Work to do:
Look through the material below for "this". Copy every line that contains it.

Dataset rows:
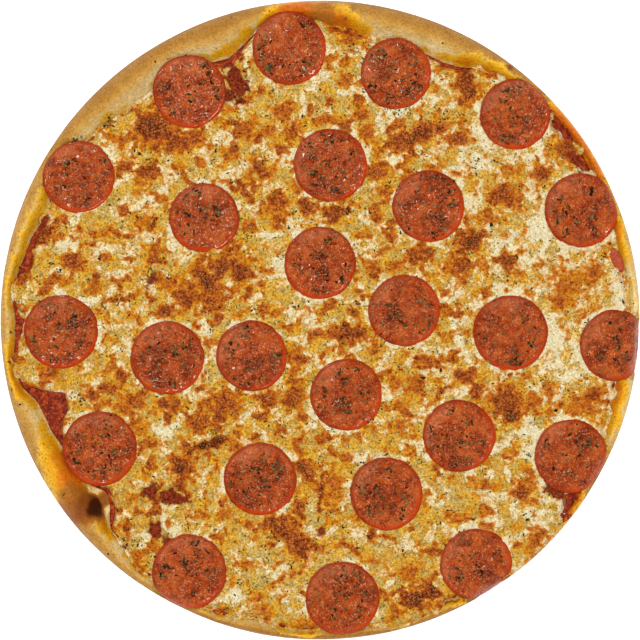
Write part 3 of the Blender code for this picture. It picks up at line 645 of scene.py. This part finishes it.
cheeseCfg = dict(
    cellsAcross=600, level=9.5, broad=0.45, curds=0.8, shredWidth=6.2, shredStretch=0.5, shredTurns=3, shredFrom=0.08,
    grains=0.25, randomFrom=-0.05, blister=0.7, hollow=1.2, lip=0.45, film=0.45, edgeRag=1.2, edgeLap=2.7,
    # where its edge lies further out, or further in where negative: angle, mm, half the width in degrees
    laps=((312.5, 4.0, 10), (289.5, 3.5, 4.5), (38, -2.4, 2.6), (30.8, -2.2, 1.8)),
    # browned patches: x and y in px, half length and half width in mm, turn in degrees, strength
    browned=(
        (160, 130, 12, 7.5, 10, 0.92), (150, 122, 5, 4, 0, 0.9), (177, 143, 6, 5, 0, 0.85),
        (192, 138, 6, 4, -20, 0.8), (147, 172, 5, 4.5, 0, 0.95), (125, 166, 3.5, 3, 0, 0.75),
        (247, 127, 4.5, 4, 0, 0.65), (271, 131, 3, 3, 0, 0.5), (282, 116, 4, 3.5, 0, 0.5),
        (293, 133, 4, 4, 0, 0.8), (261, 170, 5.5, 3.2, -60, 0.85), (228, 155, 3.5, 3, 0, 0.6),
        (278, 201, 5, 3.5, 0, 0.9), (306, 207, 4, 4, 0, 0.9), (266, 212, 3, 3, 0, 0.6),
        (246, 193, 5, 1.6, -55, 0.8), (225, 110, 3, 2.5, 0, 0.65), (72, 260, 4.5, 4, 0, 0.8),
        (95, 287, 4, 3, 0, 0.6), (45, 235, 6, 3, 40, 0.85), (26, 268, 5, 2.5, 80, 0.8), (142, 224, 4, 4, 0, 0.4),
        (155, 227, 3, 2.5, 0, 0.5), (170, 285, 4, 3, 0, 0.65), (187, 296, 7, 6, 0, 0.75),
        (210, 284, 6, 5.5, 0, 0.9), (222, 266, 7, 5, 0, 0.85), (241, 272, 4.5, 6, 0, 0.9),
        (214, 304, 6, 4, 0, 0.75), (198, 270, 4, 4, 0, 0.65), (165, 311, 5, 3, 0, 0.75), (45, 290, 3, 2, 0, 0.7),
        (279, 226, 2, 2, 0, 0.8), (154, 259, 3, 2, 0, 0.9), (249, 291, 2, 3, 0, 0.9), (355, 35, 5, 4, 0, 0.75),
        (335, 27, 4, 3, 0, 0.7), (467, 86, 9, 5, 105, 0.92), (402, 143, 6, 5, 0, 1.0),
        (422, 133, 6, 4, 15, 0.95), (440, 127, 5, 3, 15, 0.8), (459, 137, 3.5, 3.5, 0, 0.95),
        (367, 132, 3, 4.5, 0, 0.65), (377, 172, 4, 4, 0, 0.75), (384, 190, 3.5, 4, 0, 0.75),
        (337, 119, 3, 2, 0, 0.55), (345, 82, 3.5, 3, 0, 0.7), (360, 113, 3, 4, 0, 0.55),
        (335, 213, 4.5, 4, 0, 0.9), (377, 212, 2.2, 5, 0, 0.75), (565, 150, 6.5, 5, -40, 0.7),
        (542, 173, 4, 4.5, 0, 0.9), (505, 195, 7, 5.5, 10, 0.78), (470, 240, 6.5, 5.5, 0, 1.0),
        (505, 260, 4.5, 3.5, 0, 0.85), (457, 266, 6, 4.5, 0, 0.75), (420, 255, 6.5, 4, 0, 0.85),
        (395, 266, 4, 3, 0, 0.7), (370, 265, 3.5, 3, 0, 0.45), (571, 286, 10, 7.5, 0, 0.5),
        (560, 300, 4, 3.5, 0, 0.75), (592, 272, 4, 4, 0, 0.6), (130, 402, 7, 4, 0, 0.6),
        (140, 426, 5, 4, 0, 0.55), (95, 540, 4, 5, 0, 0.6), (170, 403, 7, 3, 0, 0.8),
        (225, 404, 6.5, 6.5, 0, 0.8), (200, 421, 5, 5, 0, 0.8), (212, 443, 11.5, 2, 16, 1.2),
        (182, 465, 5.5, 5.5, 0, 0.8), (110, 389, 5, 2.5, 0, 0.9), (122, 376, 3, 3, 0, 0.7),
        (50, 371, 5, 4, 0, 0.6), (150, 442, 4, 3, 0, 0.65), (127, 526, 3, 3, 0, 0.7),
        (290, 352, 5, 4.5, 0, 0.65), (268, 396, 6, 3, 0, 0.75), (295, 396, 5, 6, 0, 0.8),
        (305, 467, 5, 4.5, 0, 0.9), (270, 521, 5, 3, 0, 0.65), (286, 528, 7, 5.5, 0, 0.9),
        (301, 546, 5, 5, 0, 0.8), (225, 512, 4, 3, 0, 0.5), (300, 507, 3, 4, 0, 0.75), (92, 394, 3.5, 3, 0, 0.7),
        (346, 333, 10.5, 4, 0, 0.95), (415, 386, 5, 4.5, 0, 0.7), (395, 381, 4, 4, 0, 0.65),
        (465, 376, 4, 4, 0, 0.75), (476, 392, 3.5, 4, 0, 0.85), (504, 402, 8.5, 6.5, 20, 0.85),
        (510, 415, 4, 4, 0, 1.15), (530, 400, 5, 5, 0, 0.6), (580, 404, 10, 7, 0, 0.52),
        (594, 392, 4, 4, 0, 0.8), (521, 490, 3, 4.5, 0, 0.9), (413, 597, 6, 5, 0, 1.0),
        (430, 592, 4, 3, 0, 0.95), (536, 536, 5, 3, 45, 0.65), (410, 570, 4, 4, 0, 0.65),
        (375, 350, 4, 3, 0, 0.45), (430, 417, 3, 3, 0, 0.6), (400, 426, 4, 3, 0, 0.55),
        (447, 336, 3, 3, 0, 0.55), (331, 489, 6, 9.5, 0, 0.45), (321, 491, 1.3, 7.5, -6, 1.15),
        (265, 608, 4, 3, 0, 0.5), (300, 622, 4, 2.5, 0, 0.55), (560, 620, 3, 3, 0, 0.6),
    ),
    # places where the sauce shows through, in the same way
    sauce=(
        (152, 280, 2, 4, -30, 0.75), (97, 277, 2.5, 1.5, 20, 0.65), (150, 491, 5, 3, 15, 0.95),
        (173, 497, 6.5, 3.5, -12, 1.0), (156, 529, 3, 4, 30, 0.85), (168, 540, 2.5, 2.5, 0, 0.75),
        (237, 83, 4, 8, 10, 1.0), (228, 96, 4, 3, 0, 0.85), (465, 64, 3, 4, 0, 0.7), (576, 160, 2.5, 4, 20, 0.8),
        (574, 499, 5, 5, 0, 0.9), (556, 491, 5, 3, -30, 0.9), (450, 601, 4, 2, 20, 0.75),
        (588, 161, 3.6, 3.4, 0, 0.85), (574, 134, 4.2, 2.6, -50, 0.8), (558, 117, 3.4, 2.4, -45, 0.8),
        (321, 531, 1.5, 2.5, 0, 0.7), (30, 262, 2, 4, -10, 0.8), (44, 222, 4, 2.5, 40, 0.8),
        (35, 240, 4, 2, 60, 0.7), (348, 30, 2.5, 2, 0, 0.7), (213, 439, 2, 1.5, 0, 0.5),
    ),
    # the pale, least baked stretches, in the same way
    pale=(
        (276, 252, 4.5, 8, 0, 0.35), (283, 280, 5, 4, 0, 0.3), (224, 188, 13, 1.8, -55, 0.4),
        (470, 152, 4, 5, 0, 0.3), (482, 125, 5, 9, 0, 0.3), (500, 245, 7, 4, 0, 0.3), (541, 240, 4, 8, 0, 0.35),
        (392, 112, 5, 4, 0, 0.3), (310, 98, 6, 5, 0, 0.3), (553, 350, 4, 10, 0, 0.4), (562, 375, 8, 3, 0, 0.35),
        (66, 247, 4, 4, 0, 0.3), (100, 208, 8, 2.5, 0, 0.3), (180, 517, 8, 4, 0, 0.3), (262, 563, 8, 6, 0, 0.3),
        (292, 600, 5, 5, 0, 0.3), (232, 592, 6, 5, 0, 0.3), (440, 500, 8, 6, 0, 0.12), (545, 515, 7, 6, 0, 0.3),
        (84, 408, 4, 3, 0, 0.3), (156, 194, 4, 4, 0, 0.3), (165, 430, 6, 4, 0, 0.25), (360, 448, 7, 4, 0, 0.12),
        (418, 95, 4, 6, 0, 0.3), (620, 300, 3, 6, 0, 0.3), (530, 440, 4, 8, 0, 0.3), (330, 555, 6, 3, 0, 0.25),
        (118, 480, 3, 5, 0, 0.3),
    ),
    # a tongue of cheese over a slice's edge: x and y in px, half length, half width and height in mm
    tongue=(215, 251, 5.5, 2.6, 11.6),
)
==
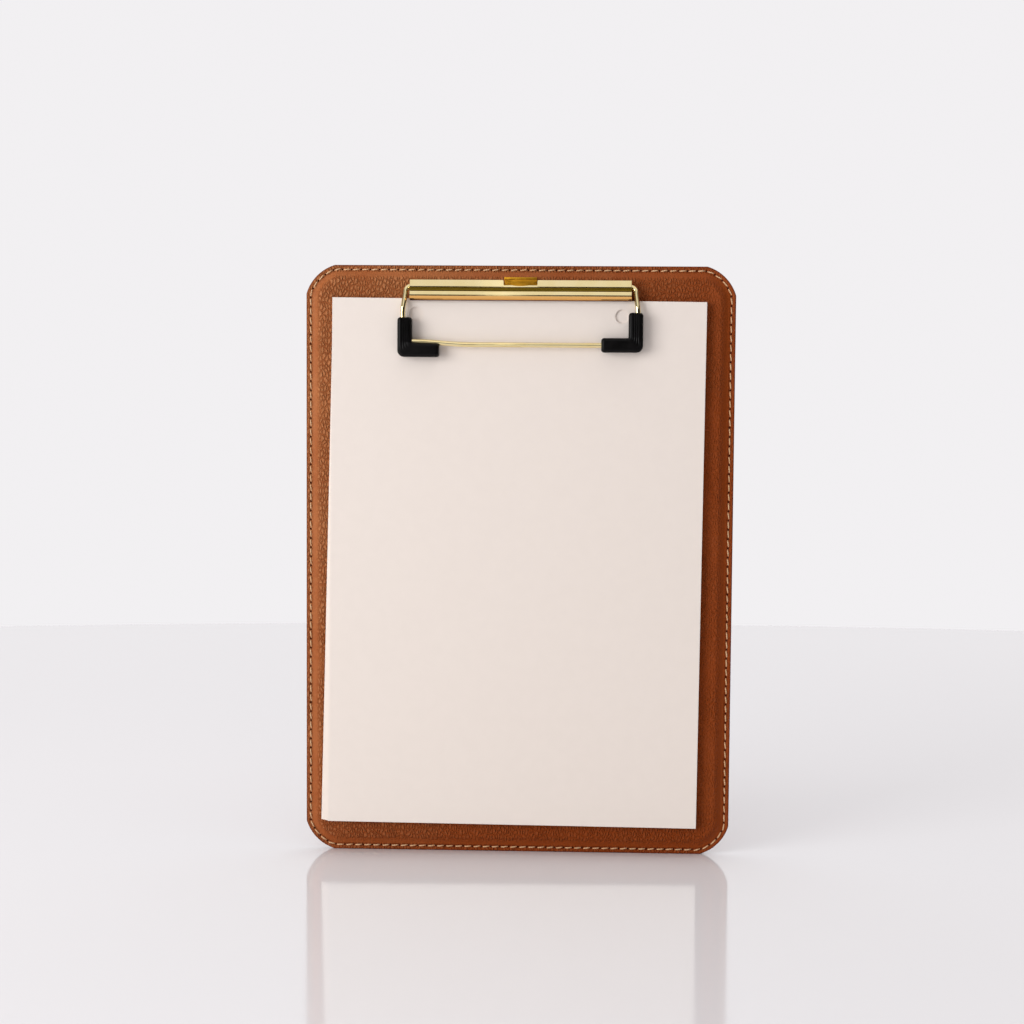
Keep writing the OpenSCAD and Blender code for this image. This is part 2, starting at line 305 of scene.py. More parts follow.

In response:
Write part 3 of the Blender code for this picture. It picks up at line 645 of scene.py. This part finishes it.
Keep writing the OpenSCAD and Blender code for this image. This is part 2, starting at line 305 of scene.py. More parts follow.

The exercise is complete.